The now all gold engine is the same as that fitted to the XT Scott had already built with the added bonus of receiving electric start on the FT version. The lightweight grunty single is finally getting the recognition it deserves in custom builds as it packs more torque at lower rpm than the rival 500cc single fitted to Yamaha’s SR500. To put a little more pep in its step Scott fabricated a new carburettor mount which holds in place a Mikuni 36mm round slide carb.
Feeding air into the single and giving a rorty sound is the massive velocity stack from Speed Moto company, but it doesn’t make anywhere near the sound of the seriously trick exhaust. Starting with a new header pipe from Thumperstuff, Scott then fabricated a MotoGP style exhaust that snakes its way under the engine before running north past the swingarm where it enters the tail section. The pipe work is heat wrapped where necessary and finishes off through the purpose-built tail section with a small Cone Engineering muffler.

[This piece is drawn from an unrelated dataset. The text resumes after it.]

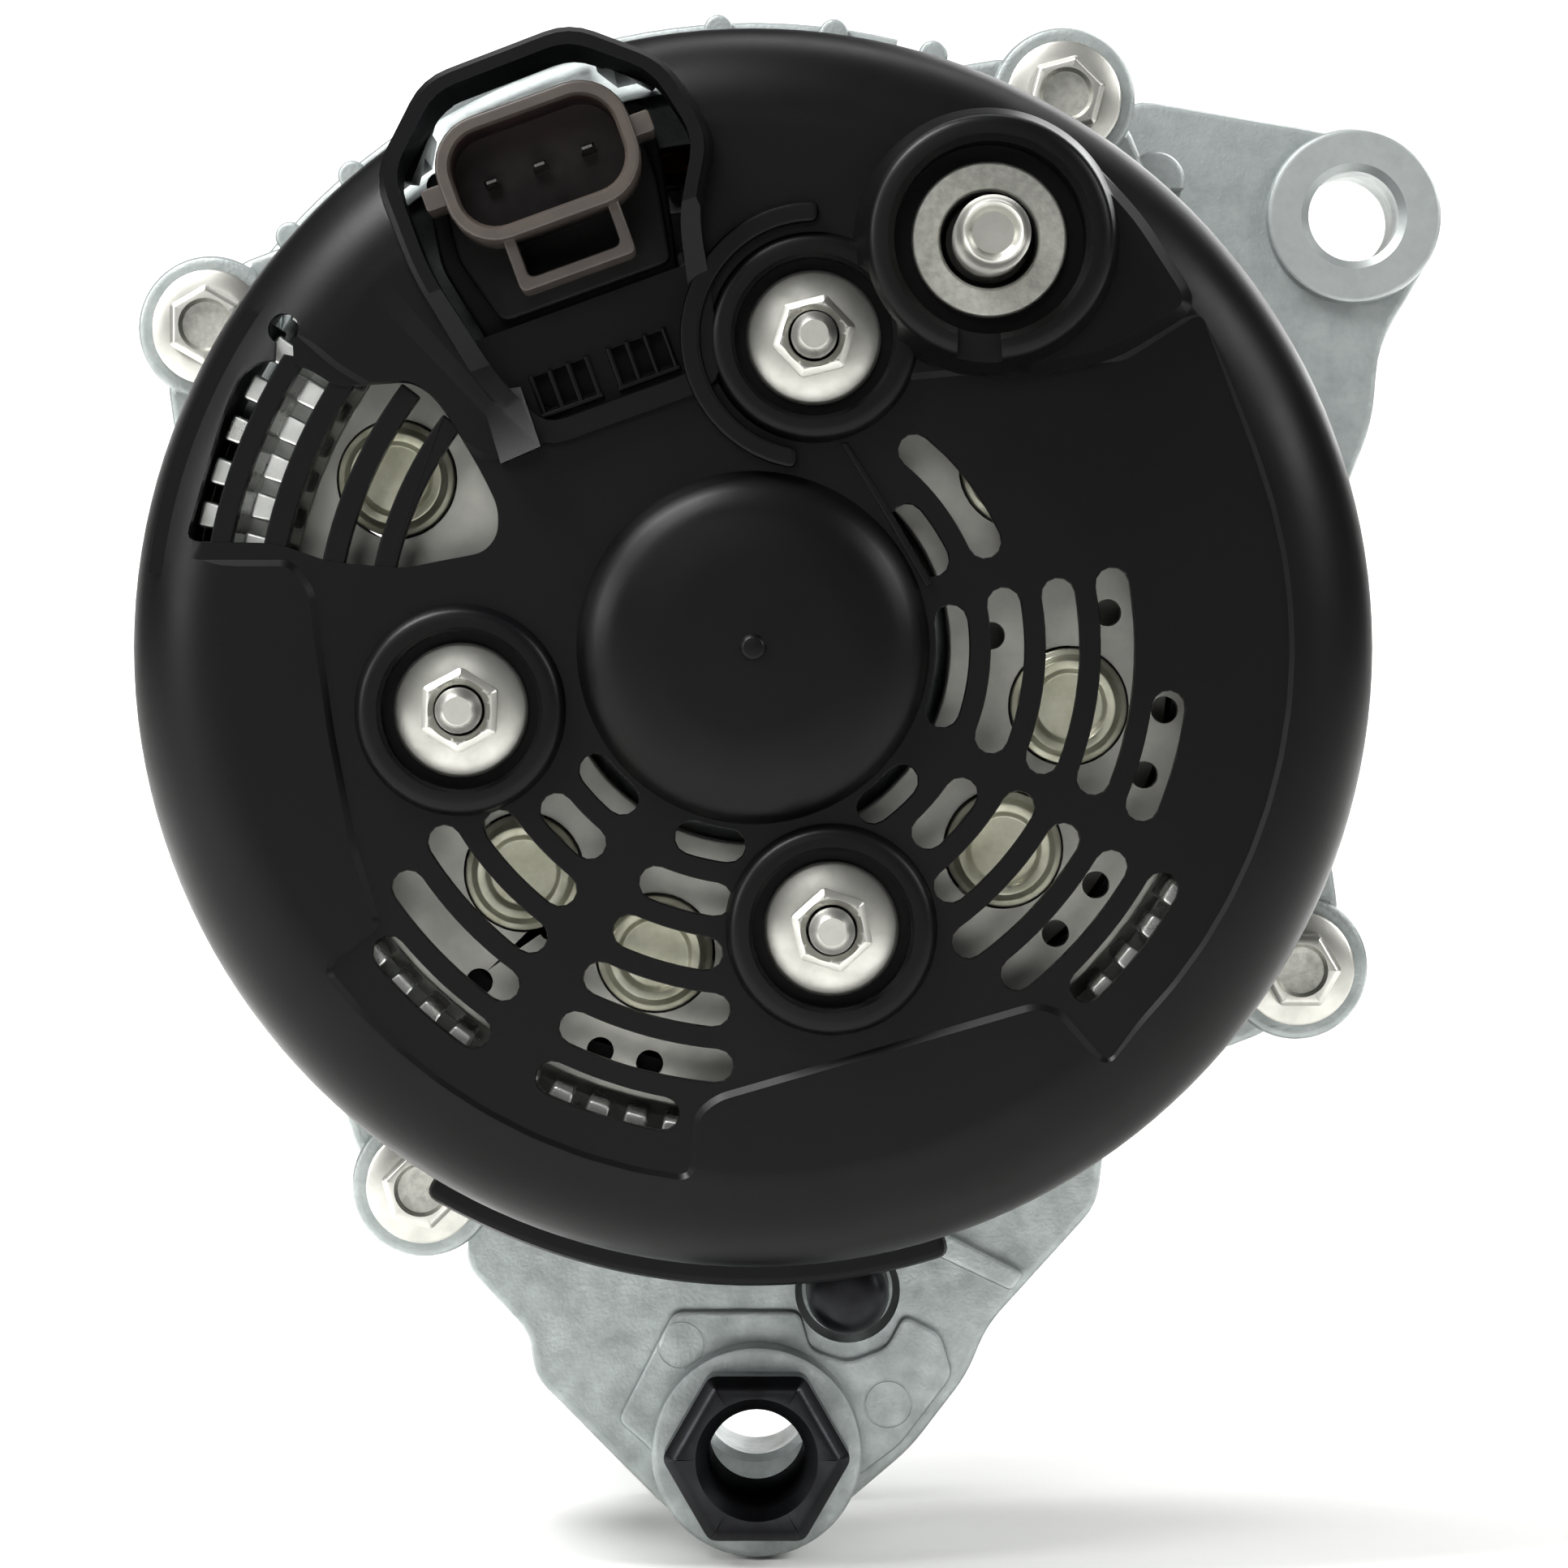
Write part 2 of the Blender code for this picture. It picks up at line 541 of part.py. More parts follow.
def make_heat_sinks():
    """Aluminium plates that the rectifier diodes are pressed into."""
    start, end = PLATE_ARC
    holes = [around(6.6, 12, at) for at in diode_places()]
    holes += [around(3.0, 8, at) for at in STUDS[1:]]
    negative = prism("negative", sector(24.0, 58.5, start, end, 20), *NEGATIVE_PLATE)
    rim = sector(51.8, 57.8, start + 1.0, 41.0, 19)
    join(negative, prism("rim", rim, -149.5, -139.0))
    cut(negative, prisms("holes", holes, -141.0, -130.0))
    place(negative, "negative_heat_sink", "sheet_aluminium")
    positive = prism("positive", sector(23.5, 50.8, start, end, 20), *POSITIVE_PLATE)
    tab = tilted(box_outline(30.0, 46.0, 18.0, 40.0))
    join(positive, prism("tab", tab, POSITIVE_PLATE[0] + 0.2, POSITIVE_PLATE[1] - 0.2))
    cut(positive, prisms("holes", holes + [around(4.0, 12, B_PLUS)], -160.0, -140.0))
    place(positive, "positive_heat_sink", "sheet_aluminium")


def make_diodes():
    """Press-fit diodes: six single ones in the outer plate, six on one lead frame in the inner."""
    for number, at in enumerate(diode_places(), 1):
        can = [(0, -154.6), (5.2, -154.6), (6.3, -153.4), (6.3, -148.0), (0, -148.0)]
        diode = lathe("diode", can, 12)
        place(shifted(diode, at[0], 0, at[1]), f"positive_diode_{number}", "zinc_steel")
    group = prism("bus", sector(35.0, 37.6, PLATE_ARC[0] + 8.0, 40.0, 18), -146.0, -143.6)
    for at in diode_places():
        join(group, prism("cell", circle(6.2, 12, at), -144.4, -137.0))
    place(group, "negative_diodes", "zinc_steel")


def make_terminal_block():
    outline = sector(46.6, 50.6, PLATE_ARC[0] + 24.0, PLATE_ARC[1] - 2.0, 18)
    block = prism("block", outline, POSITIVE_PLATE[1] + GAP, NEGATIVE_PLATE[0] - GAP)
    place(block, "terminal_block", "black_nylon")


def make_b_plus_terminal():
    """Output stud that rises from the positive heat sink, and the washer round it."""
    profile = [(0, -179.5), (3.2, -179.5), (4.0, -178.5), (4.0, -156.0), (7.0, -155.5),
               (7.0, -152.3), (3.6, -152.2), (3.6, -149.6), (0, -149.6)]
    stud = lathe("stud", profile, 16)
    place(shifted(stud, B_PLUS[0], 0, B_PLUS[1]), "b_plus_stud", "zinc_steel")
    washer = lathe("washer", [(5.2, -168.2), (8.3, -168.2), (8.3, -166.0), (5.2, -166.0)], 24)
    place(shifted(washer, B_PLUS[0], 0, B_PLUS[1]), "b_plus_washer", "zinc_steel")


CONNECTOR = (-3.8, 56.0)       # in the regulator's tilted frame
CONNECTOR_MOUTH = -173.5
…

But it wasn’t the engine that was first to receive lashings of gold paint, one of the first decisions made on the build was to paint the wheels in the hue like an old school NASCAR. With the wheels rubbered up in Pirelli Sports Demons some extra braking was added to the build with braided brake lines and a new Rizoma rear master cylinder reservoir. Vortex Clip-ons replace the factory bars with new levers and master cylinder working alongside Motogadget switches. They join the push buttons that have been recessed into the triple trees and all the wiring and relays were meticulously routed by Chad Francis of Retrowrench.
The practical little Honda never really took off with just a two-year production run in 1982-83 but perhaps if the designers had Scott’s patience and creativity they could have brought to market one hell of a better ride. It’s a thousand dollar motorcycle with million dollar fit and finish from a talented builder who continues to surprise with unique designs and brilliant execution.